-- REQUIREMENTS --
Would you quote the material below in full and unchanged?

* * * *

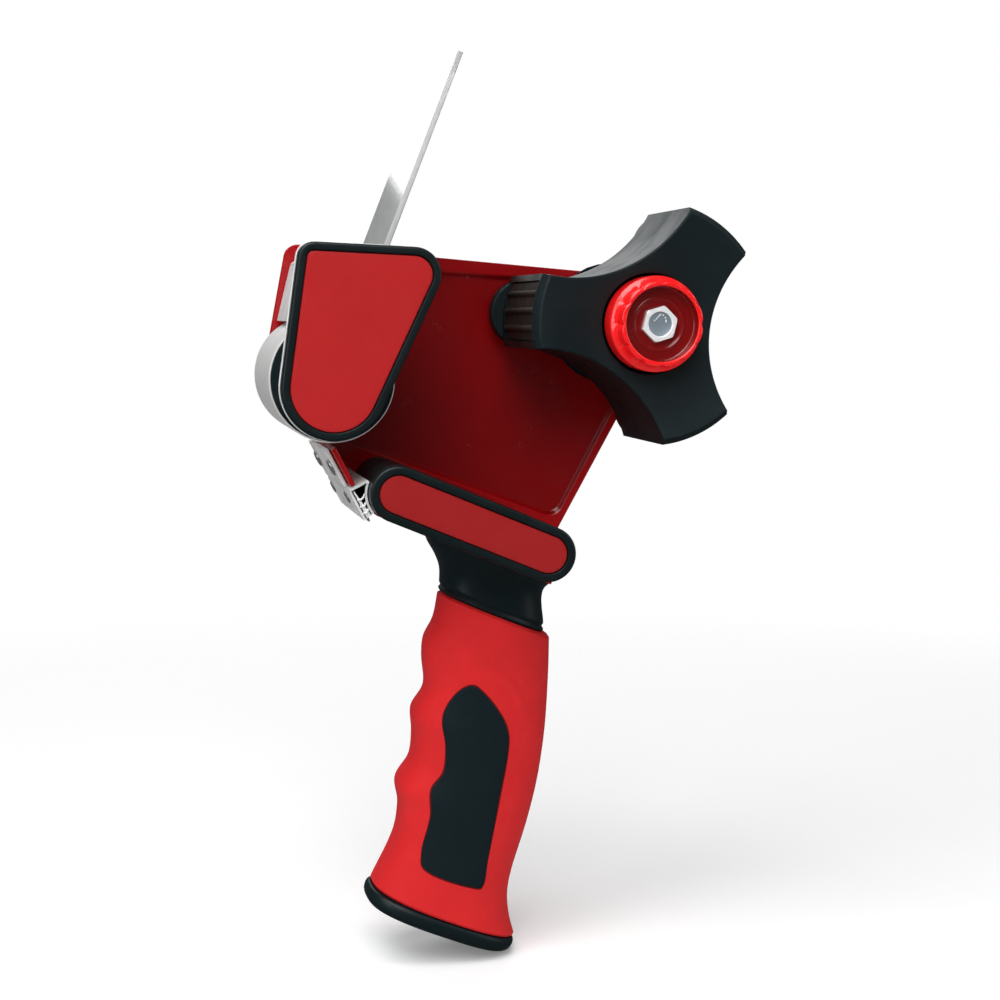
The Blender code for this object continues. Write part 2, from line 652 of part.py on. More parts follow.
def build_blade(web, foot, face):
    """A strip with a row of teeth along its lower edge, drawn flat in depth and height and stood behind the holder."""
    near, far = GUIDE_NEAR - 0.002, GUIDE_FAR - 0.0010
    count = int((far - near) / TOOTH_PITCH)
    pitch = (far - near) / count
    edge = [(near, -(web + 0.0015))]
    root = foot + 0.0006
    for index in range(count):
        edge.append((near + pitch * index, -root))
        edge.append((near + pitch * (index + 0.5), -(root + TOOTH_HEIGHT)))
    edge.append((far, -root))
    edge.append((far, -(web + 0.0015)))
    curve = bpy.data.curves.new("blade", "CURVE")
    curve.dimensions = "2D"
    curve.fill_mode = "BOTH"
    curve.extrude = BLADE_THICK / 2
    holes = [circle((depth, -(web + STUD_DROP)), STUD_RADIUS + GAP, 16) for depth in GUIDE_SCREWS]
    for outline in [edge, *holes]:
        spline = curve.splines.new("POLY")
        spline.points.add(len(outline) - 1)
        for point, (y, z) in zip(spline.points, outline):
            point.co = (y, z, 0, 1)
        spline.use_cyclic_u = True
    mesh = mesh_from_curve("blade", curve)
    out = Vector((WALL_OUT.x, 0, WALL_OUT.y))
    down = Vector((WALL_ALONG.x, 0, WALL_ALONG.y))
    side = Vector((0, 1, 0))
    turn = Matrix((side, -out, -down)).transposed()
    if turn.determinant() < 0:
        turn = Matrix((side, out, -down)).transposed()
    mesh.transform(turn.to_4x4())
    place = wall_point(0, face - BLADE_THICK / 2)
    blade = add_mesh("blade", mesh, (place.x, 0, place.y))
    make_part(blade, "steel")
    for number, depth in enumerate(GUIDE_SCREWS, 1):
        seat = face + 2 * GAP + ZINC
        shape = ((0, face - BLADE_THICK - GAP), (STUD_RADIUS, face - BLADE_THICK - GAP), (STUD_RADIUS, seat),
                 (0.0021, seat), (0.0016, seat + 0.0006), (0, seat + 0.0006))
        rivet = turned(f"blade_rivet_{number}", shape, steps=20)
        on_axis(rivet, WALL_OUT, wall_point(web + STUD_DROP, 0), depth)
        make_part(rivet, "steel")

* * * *

-- EXERCISE RESULT --
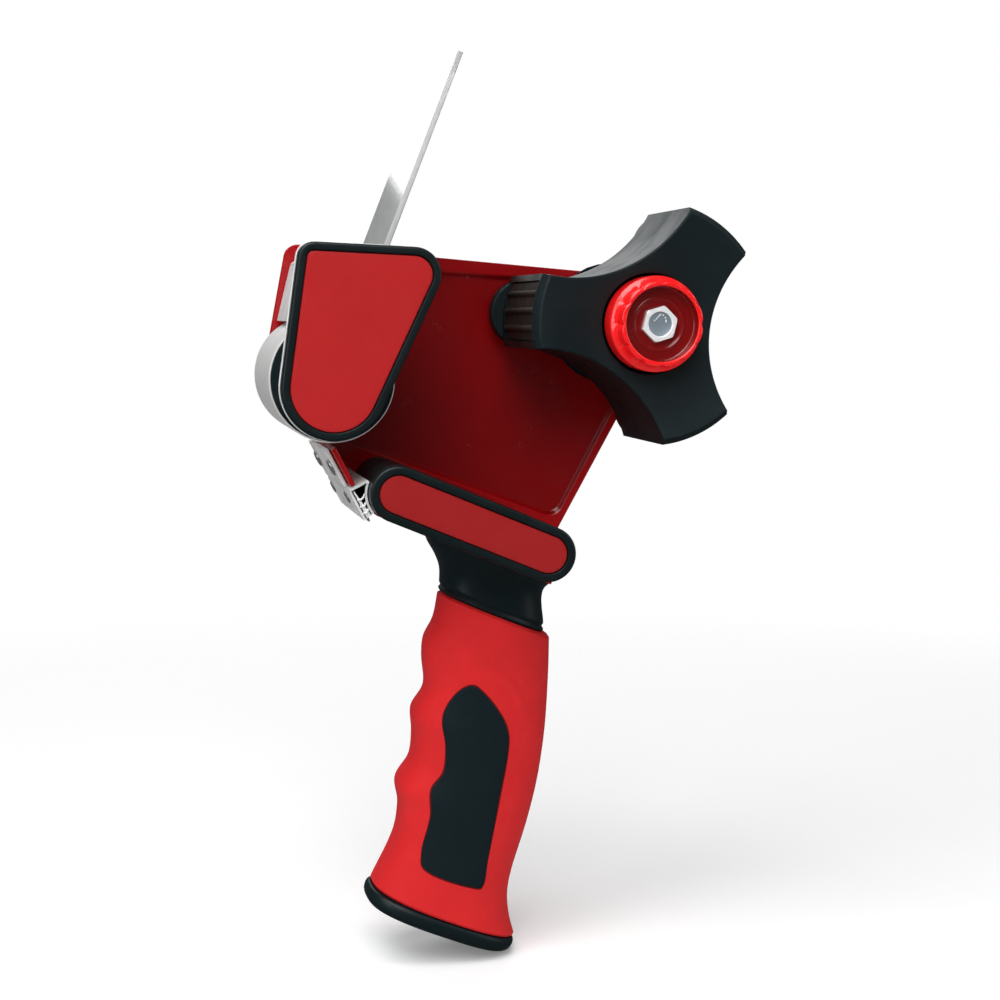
The Blender code for this object continues. Write part 2, from line 652 of part.py on. More parts follow.
def build_blade(web, foot, face):
    """A strip with a row of teeth along its lower edge, drawn flat in depth and height and stood behind the holder."""
    near, far = GUIDE_NEAR - 0.002, GUIDE_FAR - 0.0010
    count = int((far - near) / TOOTH_PITCH)
    pitch = (far - near) / count
    edge = [(near, -(web + 0.0015))]
    root = foot + 0.0006
    for index in range(count):
        edge.append((near + pitch * index, -root))
        edge.append((near + pitch * (index + 0.5), -(root + TOOTH_HEIGHT)))
    edge.append((far, -root))
    edge.append((far, -(web + 0.0015)))
    curve = bpy.data.curves.new("blade", "CURVE")
    curve.dimensions = "2D"
    curve.fill_mode = "BOTH"
    curve.extrude = BLADE_THICK / 2
    holes = [circle((depth, -(web + STUD_DROP)), STUD_RADIUS + GAP, 16) for depth in GUIDE_SCREWS]
    for outline in [edge, *holes]:
        spline = curve.splines.new("POLY")
        spline.points.add(len(outline) - 1)
        for point, (y, z) in zip(spline.points, outline):
            point.co = (y, z, 0, 1)
        spline.use_cyclic_u = True
    mesh = mesh_from_curve("blade", curve)
    out = Vector((WALL_OUT.x, 0, WALL_OUT.y))
    down = Vector((WALL_ALONG.x, 0, WALL_ALONG.y))
    side = Vector((0, 1, 0))
    turn = Matrix((side, -out, -down)).transposed()
    if turn.determinant() < 0:
        turn = Matrix((side, out, -down)).transposed()
    mesh.transform(turn.to_4x4())
    place = wall_point(0, face - BLADE_THICK / 2)
    blade = add_mesh("blade", mesh, (place.x, 0, place.y))
    make_part(blade, "steel")
    for number, depth in enumerate(GUIDE_SCREWS, 1):
        seat = face + 2 * GAP + ZINC
        shape = ((0, face - BLADE_THICK - GAP), (STUD_RADIUS, face - BLADE_THICK - GAP), (STUD_RADIUS, seat),
                 (0.0021, seat), (0.0016, seat + 0.0006), (0, seat + 0.0006))
        rivet = turned(f"blade_rivet_{number}", shape, steps=20)
        on_axis(rivet, WALL_OUT, wall_point(web + STUD_DROP, 0), depth)
        make_part(rivet, "steel")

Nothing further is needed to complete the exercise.